In the spirit of ChrisTmas, perhaps we should remember that true happiness can only be achieved when you accept the love of G*D into your life. Here's hoping that people of all faiths enjoy a happy holiday season!
FYI, one can enjoy Christmas without all that religion crap. Besides, the Christians don't own Christmas.
It's called CHRISTmas for a reason.
Why do you feel the need to insult billions of people in this world by calling our religions "crap"? Why do you have to be so mean spirited?
I wish the atheists would stop co-opting Christmas.
Go celebrate Saturnalia or Kwanzaa and let us Christians have our own holiday.
Celebrating winter soltice was a time to gather and celebrate long before you superstitious, holier-than-thou Christians commandeered it.
Dafoe
I don't think there is anything that says you cannot celebrate the Winter Solstice while others are celebrating Christmas, why the slanging ? Perhaps you could fill us in on what it is you gather and celebrate.
Allahu akbar!
-- ekaton aka d.k.shaw
Actually, Xmas is soooo much better without all that idiot superstition and moral holier-than-thouism.
"...that true happiness can only be achieved when you accept the love of G*D into your life..."!!!!?????
So you feel that you can proselytize and and lay down the conditions of happiness for everybody... according of course to your particular brand of medieval superstition. (And what is this precious silliness that people can't write out: 'god', but must remove the vowel...Your god is sensitive about seeing a vowel in his name???)
In my family, we all lead very busy lives and it's extremely hard to get together during the year except at Xmas. But for the Xmas holidays, we all make ourselves available, no matter what and we get together and it couldn't be more special.
Two guests are NOT welcome:
1) superstition (religion)
2) commercialism (idiot gift buying)
We buy a reasonable amount of gifts for the kids, and strictly none for the adults. None of this idiot running around spending a small fortune on crap because of being too simplistic to withstand the propanda assault of slimball profiteers that has turned Xmas into the most ridiculous buy'o'fest possible.
The winter solstice has been a time of family and clan get-together for likely tens of thousands of years. It's the perfect time to look back on the year, surrounded by your family, and to share food, wine, stories, etc., as you prepare to start a new year.
I truly wish that everybody who contributes to this site and the whole world (really) can have as wonderful a time as we usually do. Compared to so many people on the planet, we know we have it sooooo good.

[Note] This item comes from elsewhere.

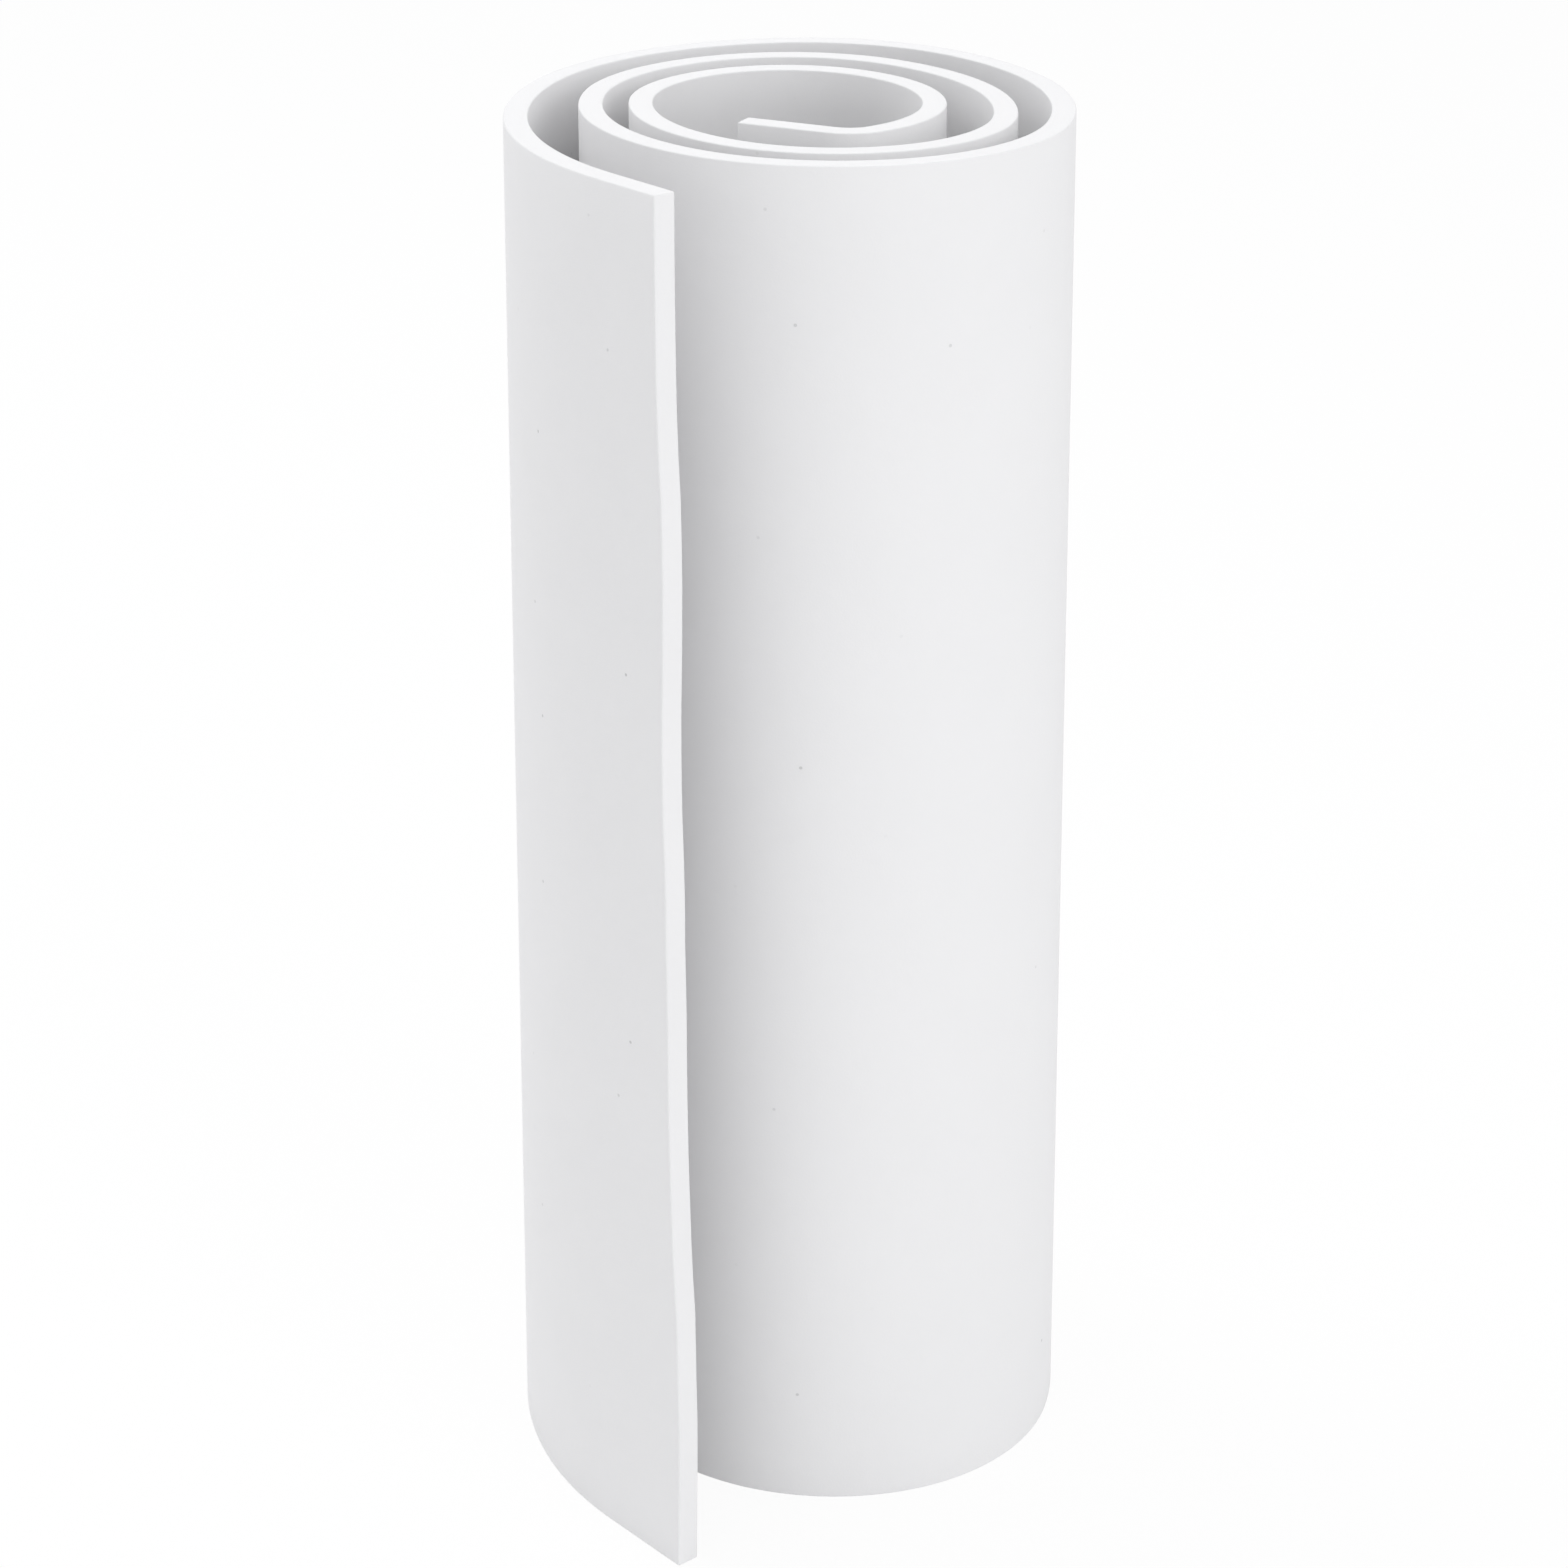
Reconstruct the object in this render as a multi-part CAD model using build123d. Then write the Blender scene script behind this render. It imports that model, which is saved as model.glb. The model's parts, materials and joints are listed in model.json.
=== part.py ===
from build123d import *
import math
import os

# A sheet of white closed-cell foam, rolled up by hand and standing on one long cut edge.
# It is wound anticlockwise as seen from above, from a straight tail in the middle, through
# just under three open turns, to a straight flap that stands away from the roll.
#
# The foam bends everywhere. It is cut here into short stretches that butt face to face, and
# each pair is joined by a living hinge on the outer face of the foam. Opening all of the
# hinges together unrolls the sheet, and no stretch runs into the next one as they open.

# Driving sizes, in millimetres and degrees
sheet_height = 350.0  # the sheet's cut width, and the height of the roll
sheet_thickness = 6.0
tail_length = 23.5  # the straight inner end
flap_length = 22.5  # the straight outer end
wound_angle = 1056.0  # how far the sheet turns between its two straight ends
tail_heading = -25.5  # the way the tail points, from +X towards +Y

# An evenly wound sheet would bend from the first radius to the second in equal steps.
inner_bend_radius = 24.0
outer_bend_radius = 80.0

# Winding by hand leaves each turn a little oval. These are the bends that it takes, from the
# tail outwards, each as the ratio of its radius to the even radius at its place.
inner_turn_ratios = [0.405, 1.2, 1.245, 0.965, 0.98, 1.3]
middle_turn_ratios = [0.975, 0.845, 1.305, 0.83, 0.895, 1.11]
outer_turn_ratios = [0.91, 0.815, 1.185, 0.775, 0.965, 1.28]
bend_ratios = inner_turn_ratios + middle_turn_ratios + outer_turn_ratios
bend_angle = wound_angle / len(bend_ratios)

# The sheet is cut into a tail, a flap and this many stretches of each turn between them.
turn_stretches = {"inner_turn": 8, "middle_turn": 10, "outer_turn": 10}
hinge_count = sum(turn_stretches.values()) + 1


def outward(heading):
    """The direction from the middle of the sheet to its outer face, for a sheet that runs along heading."""
    return Vector(math.sin(math.radians(heading)), -math.cos(math.radians(heading)))


def forward(heading):
    """The direction that the sheet runs in."""
    return Vector(math.cos(math.radians(heading)), math.sin(math.radians(heading)))


def even_radius(angle):
    """The radius that an evenly wound sheet would have at this angle round the roll."""
    return inner_bend_radius + (outer_bend_radius - inner_bend_radius) * angle / wound_angle


def bend_radius(bend):
    """The radius of the middle of the sheet over one bend."""
    return even_radius((bend + 0.5) * bend_angle) * bend_ratios[bend]


def hinge_angles():
    """How far round the roll each hinge lies.

    A stretch spans an angle that falls with the square root of the even radius. The stretches then
    all bow by about the same small amount, so the unrolled sheet is equally flat all along."""
    first = inner_bend_radius**1.5
    last = outer_bend_radius**1.5
    angles = []
    for hinge in range(hinge_count):
        share = (hinge + 0.5) / hinge_count
        radius = (first + (last - first) * share) ** (2 / 3)
        span = (radius - inner_bend_radius) / (outer_bend_radius - inner_bend_radius)
        angles.append(wound_angle * span)
    return angles


def straight_run(start, heading, length):
    """A straight piece of sheet: its outer edge and its inner edge."""
    half = outward(heading) * (sheet_thickness / 2)
    end = start + forward(heading) * length
    return Line(start + half, end + half), Line(start - half, end - half)


def curved_run(start, heading, radius, angle):
    """A piece of sheet bent to one radius: its outer edge and its inner edge."""
    centre = start - outward(heading) * radius
    outer = CenterArc(centre, radius + sheet_thickness / 2, heading - 90, angle)
    inner = CenterArc(centre, radius - sheet_thickness / 2, heading - 90, angle)
    return outer, inner


def wind():
    """The runs of sheet in each stretch, from the tail outwards."""
    hinges = hinge_angles()
    bend_ends = [bend_angle * count for count in range(1, len(bend_ratios) + 1)]
    place = Vector(0, 0)
    stretches = [[straight_run(place, tail_heading, tail_length)]]
    place += forward(tail_heading) * tail_length
    angle = 0.0
    for stop in sorted(hinges + bend_ends):
        radius = bend_radius(int((angle + stop) / 2 / bend_angle))
        stretches[-1].append(curved_run(place, tail_heading + angle, radius, stop - angle))
        place += (outward(tail_heading + stop) - outward(tail_heading + angle)) * radius
        angle = stop
        if stop in hinges:
            stretches.append([])
    stretches[-1].append(straight_run(place, tail_heading + wound_angle, flap_length))
    return stretches


def section(runs):
    """The outline of one stretch as a face: its outer edges, its inner edges and its two butt ends."""
    outer = [run[0] for run in runs]
    inner = [run[1] for run in runs]
    near_end = Line(outer[0] @ 0, inner[0] @ 0)
    far_end = Line(outer[-1] @ 1, inner[-1] @ 1)
    return make_face(outer + inner + [near_end, far_end])


def stretch_names():
    """A name for each stretch: the tail, the stretches of each turn in order, and the flap."""
    names = ["core_tail"]
    for turn, count in turn_stretches.items():
        names += [f"{turn}_{number:02d}" for number in range(1, count + 1)]
    return names + ["free_flap"]


stretches = wind()
sections = [section(runs) for runs in stretches]
names = stretch_names()

# The origin is under the middle of the whole roll, on the floor that it stands on.
footprint = Compound(sections).bounding_box()
to_origin = Location((-footprint.center().X, -footprint.center().Y, 0))

# Each hinge lies where two stretches meet on the outer face, and runs the height of the sheet.
hinge_points = [to_origin * Pos(runs[-1][0] @ 1) for runs in stretches[:-1]]

parts = {}
for name, outline in zip(names, sections):
    parts[name] = to_origin * extrude(outline, amount=sheet_height)

os.makedirs("parts", exist_ok=True)
for name, solid in parts.items():
    solid.label = name
    export_step(solid, f"parts/{name}.step")
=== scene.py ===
import json
import math

import bpy
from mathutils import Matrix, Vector

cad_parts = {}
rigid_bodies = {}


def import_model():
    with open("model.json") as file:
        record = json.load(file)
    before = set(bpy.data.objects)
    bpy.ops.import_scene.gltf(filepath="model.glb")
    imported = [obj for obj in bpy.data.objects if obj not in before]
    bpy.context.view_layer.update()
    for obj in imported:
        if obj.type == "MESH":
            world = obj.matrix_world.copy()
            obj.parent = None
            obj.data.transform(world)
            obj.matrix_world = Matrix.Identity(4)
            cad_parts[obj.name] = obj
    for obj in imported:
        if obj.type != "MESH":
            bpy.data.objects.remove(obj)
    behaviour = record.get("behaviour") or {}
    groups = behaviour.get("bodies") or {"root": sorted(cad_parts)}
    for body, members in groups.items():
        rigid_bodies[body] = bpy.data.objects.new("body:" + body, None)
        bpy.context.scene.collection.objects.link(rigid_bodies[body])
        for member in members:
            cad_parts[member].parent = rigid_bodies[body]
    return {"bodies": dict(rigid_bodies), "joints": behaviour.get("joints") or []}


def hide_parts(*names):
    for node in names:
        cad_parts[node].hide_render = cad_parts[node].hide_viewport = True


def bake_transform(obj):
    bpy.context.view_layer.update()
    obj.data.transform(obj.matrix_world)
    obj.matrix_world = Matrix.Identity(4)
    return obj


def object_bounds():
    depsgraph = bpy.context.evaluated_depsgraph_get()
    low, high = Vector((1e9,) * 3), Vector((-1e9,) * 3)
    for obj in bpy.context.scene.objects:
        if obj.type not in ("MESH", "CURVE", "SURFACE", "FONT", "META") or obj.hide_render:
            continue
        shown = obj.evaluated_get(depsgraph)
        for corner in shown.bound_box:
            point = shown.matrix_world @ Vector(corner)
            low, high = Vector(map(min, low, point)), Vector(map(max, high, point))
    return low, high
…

So much suffering on this little out-of-the-way planet that it's hard not to let it get you down sometimes.
That's partly why we all decided several years back to stop this idiot gift buying and give the money we save to our favorite charities.
Good holidays to everyone.
A couple decades back my brother and I brought this nonsense to a stop at a small and pivotal moment. While growing up my brother and I had dismissed the pervasive consumerism of the Winter Solstice rolled into the conjured up fake holiday of the birth of Christ and expected to celebrate despite any such reference in our ancient family bible. We had recognized the absurdity of running around with the feeling of dread trying to get gifts for people not knowing what they really wanted or needed with the accompanying irritation of having to go get such things and spending the money for them. We had noted that at the end of it all everyone had run around expending a lot of time,energy and money and, in a perfect world, you ended up with equal amounts of stuff. Maybe it was useful stuff, maybe not.

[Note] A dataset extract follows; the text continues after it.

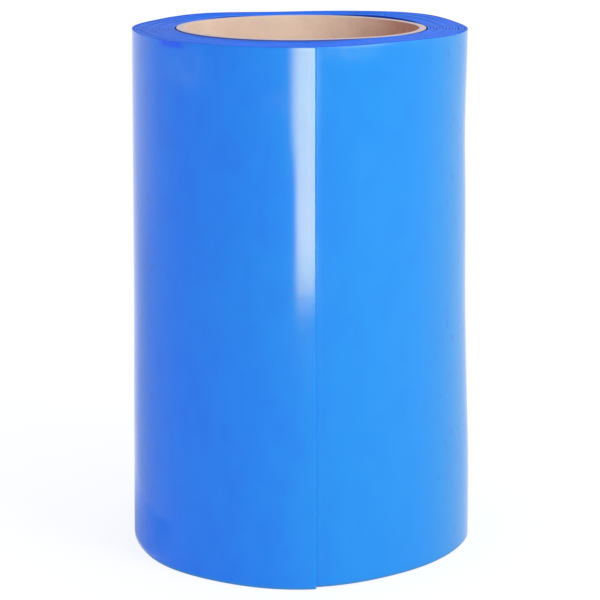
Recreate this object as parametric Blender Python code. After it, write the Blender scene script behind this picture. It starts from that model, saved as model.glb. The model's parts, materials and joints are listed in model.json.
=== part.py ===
"""Strip for a PVC door curtain: one long strip, wound on a cardboard core and standing on its end.

The strip starts on the core at inner_end_deg and winds outwards counter-clockwise, seen from above, to its
free end at outer_end_deg. Its last stretch is cut into short segments, each hinged to the one before it, so
that the free end can be peeled off the roll. Metres, +Z up. The origin is the middle of the roll's box, on
the floor.
"""

import math

import bmesh
import bpy
import numpy as np

# The strip
strip_width = 0.400
strip_thickness = 0.002

# The cardboard core
core_diameter = 0.190
core_wall = 0.0055
core_stand = 0.001  # how far the core stands above the strip's edge
core_rim_bevel = 0.0005
core_sides = 120

# How the strip lies on the core
core_gap = 0.0005
turn_gap = 0.00042  # the least gap between two turns, where they lie tightest
loose_gap = 0.0006  # how much wider a gap is in a loose place whose share is 1
whole_turns = 12
inner_end_deg = 60.0
outer_end_deg = 276.0
climb_deg = 60.0  # each turn climbs over the one below in this arc, which ends above the inner end
step_deg = 6.0

# Where the turns lie loose: (angle, spread, share of loose_gap), with both angles in degrees
loose_place_shares = (
    (7.0, 15.0, 0.35),
    (54.0, 18.0, 1.05),
    (181.0, 36.0, 0.42),
    (260.0, 19.0, 1.30),
)

# The free end, as hinged segments
tail_segments = 16
tail_segment_deg = 6.0
hinge_gap = 0.0003

# Finishes: colour, roughness
glossy_blue_pvc = ((0.034, 0.270, 0.880), 0.15)
tan_cardboard = ((0.640, 0.450, 0.290), 0.85)

full_turn_deg = 360.0
sharp_edge_deg = 30.0
mm_per_metre = 1000
wound_deg = whole_turns * full_turn_deg + outer_end_deg - inner_end_deg
tail_start_deg = wound_deg - tail_segments * tail_segment_deg
core_radius = core_diameter / 2
core_length = strip_width + core_stand


def smooth_step(share):
    """Rises from 0 to 1 as the share does, level at both ends."""
    share = min(max(share, 0.0), 1.0)
    return share * share * (3 - 2 * share)


def gap_at(angle_deg):
    """The gap between two turns at an angle around the roll."""
    gap = turn_gap
    for place_deg, spread_deg, share in loose_place_shares:
        away_deg = (angle_deg - place_deg + full_turn_deg / 2) % full_turn_deg - full_turn_deg / 2
        gap += loose_gap * share * math.exp(-((away_deg / spread_deg) ** 2) / 2)
    return gap


def inner_radius(wound):
    """The radius of the strip's inner face, at an angle in degrees wound from the strip's inner end."""
    turns_below, into_turn = divmod(wound, full_turn_deg)
    climb_share = (into_turn - full_turn_deg + climb_deg) / climb_deg
    layers = turns_below + smooth_step(climb_share)
    return core_radius + core_gap + layers * (strip_thickness + gap_at(inner_end_deg + wound))


def plan_point(wound, height_in_strip):
    """A point of the strip in plan, at a height above its inner face."""
    angle = math.radians(inner_end_deg + wound)
    radius = inner_radius(wound) + height_in_strip
    return radius * math.cos(angle), radius * math.sin(angle)


def stations(first, last):
    """The wound angles from first to last: both ends, and each whole step between them."""
    whole = np.arange(math.floor(first / step_deg) + 1, math.ceil(last / step_deg)) * step_deg
    return [first, *whole.tolist(), last]


def roll_box_centre():
    """The middle of the roll's box in plan, seen from the core's axis."""
    last_turn = stations(wound_deg - full_turn_deg, wound_deg)
    points = np.array([plan_point(wound, strip_thickness) for wound in last_turn])
    return (points.min(axis=0) + points.max(axis=0)) / 2


def plain_material(name, finish):
    """A plain material in one colour."""
    colour, roughness = finish
    material = bpy.data.materials.new(name)
    material.use_nodes = True
    shader = material.node_tree.nodes["Principled BSDF"]
    shader.inputs["Base Color"].default_value = (*colour, 1.0)
    shader.inputs["Roughness"].default_value = roughness
    shader.inputs["Metallic"].default_value = 0.0
    material.diffuse_color = (*colour, 1.0)
    return material


def add_object(name, mesh, parent, location, finish):
    """Places a mesh as a named object with its own material."""
    mesh.materials.append(plain_material(name + "_material", finish))
    placed = bpy.data.objects.new(name, mesh)
    bpy.context.scene.collection.objects.link(placed)
    placed.parent = parent
    placed.location = location
    return placed


def skin(name, rings, closed):
    """A smooth solid over a row of rings, each one joined to the next. A closed row meets itself."""
    solid = bmesh.new()
    made = [[solid.verts.new(corner) for corner in ring] for ring in rings]
    following_rings = made[1:] + made[:1] if closed else made[1:]
    for ring, following in zip(made, following_rings):
        for corner in range(len(ring)):
            beside = (corner + 1) % len(ring)
            solid.faces.new((ring[beside], ring[corner], following[corner], following[beside]))
    if not closed:
        solid.faces.new(made[0])
        solid.faces.new(reversed(made[-1]))
    bmesh.ops.recalc_face_normals(solid, faces=solid.faces)
    mesh = bpy.data.meshes.new(name)
    solid.to_mesh(mesh)
    solid.free()
    mesh.shade_smooth()
    mesh.set_sharp_from_angle(angle=math.radians(sharp_edge_deg))
    return mesh


def upright_ring(inner, outer, height):
    """The four corners of an upright wall's section, from its inner and its outer point in plan."""
    return [(*inner, 0.0), (*outer, 0.0), (*outer, height), (*inner, height)]


def strip_mesh(name, wound_angles, origin):
    """The stretch of strip through these wound angles: an upright band with square ends, about an origin."""
    rings = []
    for wound in wound_angles:
        inner = np.subtract(plan_point(wound, 0.0), origin)
        outer = np.subtract(plan_point(wound, strip_thickness), origin)
        rings.append(upright_ring(inner, outer, strip_width))
    return skin(name, rings, closed=False)


def core_mesh():
    """The cardboard tube."""
    rings = []
    for side in range(core_sides):
        angle = 2 * math.pi * side / core_sides
        direction = np.array((math.cos(angle), math.sin(angle)))
        inner = direction * (core_radius - core_wall)
        rings.append(upright_ring(inner, direction * core_radius, core_length))
    return skin("core_tube", rings, closed=True)


def add_core(parent):
    """The core, its rims a little worn, with its origin on its axis, along which it lifts out of the roll."""
    core = add_object("core_tube", core_mesh(), parent, (0.0, 0.0, 0.0), tan_cardboard)
    bevel = core.modifiers.new("worn_rims", "BEVEL")
    bevel.width = core_rim_bevel
    bevel.segments = 1
    bevel.limit_method = "ANGLE"


def add_winding(parent):
    """The strip from its inner end to where the free end starts, as one unbroken body."""
    half_gap_deg = math.degrees(hinge_gap / 2 / inner_radius(tail_start_deg))
    mesh = strip_mesh("strip_winding", stations(0.0, tail_start_deg - half_gap_deg), (0.0, 0.0))
    add_object("strip_winding", mesh, parent, (0.0, 0.0, 0.0), glossy_blue_pvc)


def add_tail(parent):
    """The free end: short segments, each with its origin on its hinge, on the strip's outer face."""
    carrier = parent
    carrier_place = (0.0, 0.0)
    for number in range(tail_segments):
        first = tail_start_deg + number * tail_segment_deg
        last = first + tail_segment_deg
        hinge = plan_point(first, strip_thickness)
        half_gap_deg = math.degrees(hinge_gap / 2 / inner_radius(first))
        end_trim_deg = half_gap_deg if number < tail_segments - 1 else 0.0
        name = f"strip_tail_{number + 1}"
        mesh = strip_mesh(name, stations(first + half_gap_deg, last - end_trim_deg), hinge)
        place = (hinge[0] - carrier_place[0], hinge[1] - carrier_place[1], 0.0)
        carrier = add_object(name, mesh, carrier, place, glossy_blue_pvc)
        carrier_place = hinge


def distance_to_line(point, line):
    """The least distance from a point to a line of points."""
    start, end = line[:-1], line[1:]
    along = end - start
    share = np.clip(((point - start) * along).sum(axis=1) / (along**2).sum(axis=1), 0.0, 1.0)
    return np.sqrt(((start + along * share[:, None] - point) ** 2).sum(axis=1)).min()


def least_gap():
    """The least gap between each turn and the next one out, measured both ways on their points."""
    angles = stations(0.0, wound_deg)
    inner_face = np.array([plan_point(wound, 0.0) for wound in angles])
    outer_face = np.array([plan_point(wound, strip_thickness) for wound in angles])
    per_turn = round(full_turn_deg / step_deg)
    least = math.inf
    for at in range(len(angles) - per_turn):
        over = inner_face[max(at + per_turn - 2, 0) : at + per_turn + 3]
        least = min(least, distance_to_line(outer_face[at], over))
        under = outer_face[max(at - 2, 0) : at + 3]
        least = min(least, distance_to_line(inner_face[at + per_turn], under))
    return least


def main():
    for old in list(bpy.data.objects):
        bpy.data.objects.remove(old)
    centre = roll_box_centre()
    roll_axis = bpy.data.objects.new("roll_axis", None)
    roll_axis.location = (-centre[0], -centre[1], 0.0)
    bpy.context.scene.collection.objects.link(roll_axis)
    add_core(roll_axis)
    add_winding(roll_axis)
    add_tail(roll_axis)
    print(f"least gap between turns: {least_gap() * mm_per_metre:.3f} mm")


main()
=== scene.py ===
"""Roll of blue PVC strip for a door curtain, on its cardboard core: its looks, built around the fixed model.

The strip is one surface, worked out by wall_radius(): how far its inner face lies from the core's axis, at an
angle wound from its inner end and a height. It is cut into pieces where the free end bends, and each piece
meets the next on the same ring of points. Metres and degrees, +Z up, in the model's own frame.
"""

import json
import math

import bpy
import numpy as np
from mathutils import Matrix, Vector


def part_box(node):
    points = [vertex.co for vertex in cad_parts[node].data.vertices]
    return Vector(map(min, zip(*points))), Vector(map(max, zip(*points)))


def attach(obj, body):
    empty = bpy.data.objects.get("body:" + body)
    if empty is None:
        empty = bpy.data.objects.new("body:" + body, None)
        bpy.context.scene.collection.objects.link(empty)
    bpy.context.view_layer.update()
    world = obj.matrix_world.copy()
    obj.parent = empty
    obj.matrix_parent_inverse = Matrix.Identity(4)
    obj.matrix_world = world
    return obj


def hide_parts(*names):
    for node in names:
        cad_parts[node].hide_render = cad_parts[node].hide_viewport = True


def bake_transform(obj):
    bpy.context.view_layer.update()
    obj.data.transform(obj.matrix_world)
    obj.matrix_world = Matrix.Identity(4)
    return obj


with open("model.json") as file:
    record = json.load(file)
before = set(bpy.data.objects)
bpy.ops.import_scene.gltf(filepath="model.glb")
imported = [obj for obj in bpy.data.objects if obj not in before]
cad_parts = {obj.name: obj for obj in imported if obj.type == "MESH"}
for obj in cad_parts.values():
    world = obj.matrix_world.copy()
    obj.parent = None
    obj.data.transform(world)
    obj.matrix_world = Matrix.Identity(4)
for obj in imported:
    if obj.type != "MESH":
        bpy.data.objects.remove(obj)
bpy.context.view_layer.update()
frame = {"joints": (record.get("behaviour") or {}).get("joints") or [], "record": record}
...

But our special moment came one year when we had both gave each other cards with the same amount of cash inside. At that moment we looked at each other and laughed out loud. Wasn't this what we were talking about? At the end we had equal amounts of stuff and giving cash at least allowed us to buy things we may actually need. So now we can verbally agree to give each other... oh say $1,000,000 but don't bother because we'd just have the same amount.

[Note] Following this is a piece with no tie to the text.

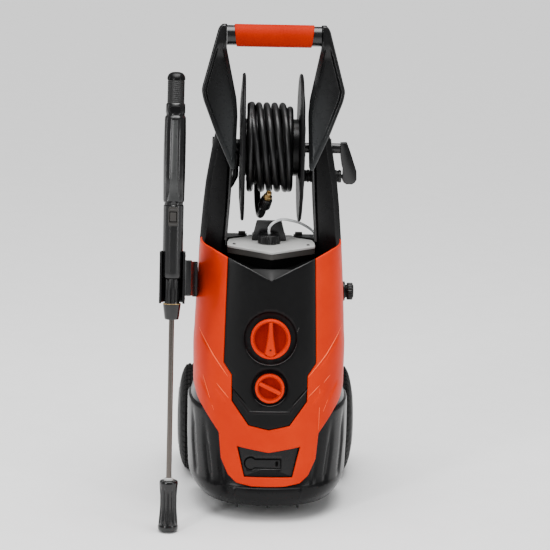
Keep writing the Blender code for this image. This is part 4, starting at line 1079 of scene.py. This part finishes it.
def crank():
    refined("crank_arm", "satin", "reel", 0.0014, 35.0)
    refined("crank_knuckle", "satin", "crank_knuckle", 0.0006, 35.0)
    place = at(0.1512, REEL_Y, REEL_Z - 0.0545)
    low = -0.0865
    high = -0.0154
    profile = [(0.0043, high), (0.0112, high), (0.0122, high - 0.0008)]
    for k in range(11):
        x = high - 0.003 - 0.006 * k
        profile += [(0.0125, x), (0.0125, x - 0.0026), (0.0113, x - 0.0034), (0.0113, x - 0.0052)]
    profile += [(0.0118, low + 0.0012), (0.01, low), (0.0, low), (0.0, low + 0.002), (0.0043, low + 0.002)]
    lathe("crank_grip.ridged", profile, 96, "grain", "crank_grip", ["crank_grip"], place, "X", sharp=30.0)


# --- handle

BLADE = mm((89.8, 914), (98.5, 915), (105.7, 908), (136.5, 793), (133, 775), (109, 713), (78.5, 645),
           (70.5, 645), (67.2, 745), (69.5, 775), (89.8, 871))
BLADE_OUTER = BLADE[1:7]
BLADE_INNER = BLADE[6:] + BLADE[:1]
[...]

On Solstice morning my son gets a couple of gifts and he understands we are practicing something older than a mass. And now it's clear that this yearly event of over consumption and it's inverse of massive waste are what have lead us into the current economic problem.
Remember, Solstice IS the reason for the season!
Cool. Thanks for that.
Dennis. I like the statement ( truth ) that " one does not need religion to do good in society"
what good is history if no one knows it? why worship anything without doing some research? there's a ton of information out there on all kinds of things...it's kind of weird to discuss a religion with a self-proclaimed practitioner, ask them specific questions about the historical development of their religion, only to discover them to not even be aware of such...where do you go with that? then you throw in zealotry and weaponry, and things get real scary real quick...
try defending marijuana...I know some of you do, and thanks...the things that get said in those conversations become very strange and uninformed...the arguments against begin to sound like anti-knowledge...
"...Money and possessions do bring happiness - but (says the research) only up to about $10,000 per capita..."
- - - - - - - - - - - - - - - - - - - - - - - - - - - - - - - - - -
Huh? $10K/year will not run a single-person household in my very-average suburban neighborhood.
But back to the issue at hand. The author is right on. Regardless of how the holidays (Christian Christmas, Pagan Solstice, whatever) are celebrated, I feel an ever-increasing dislike of the commercialization of the holidays. I wouldn't mind at all if there was a law that prohibited giving holiday gifts to anyone over the age of about 12.
I get much more out of things like the sacred circle I attended on Dec. 11th, the Solstice celebration recently and the upcoming Meditation for World Peace on Dec. 31st. And I'm looking forward to a few precious, rejuvenating days away from the corporate grind.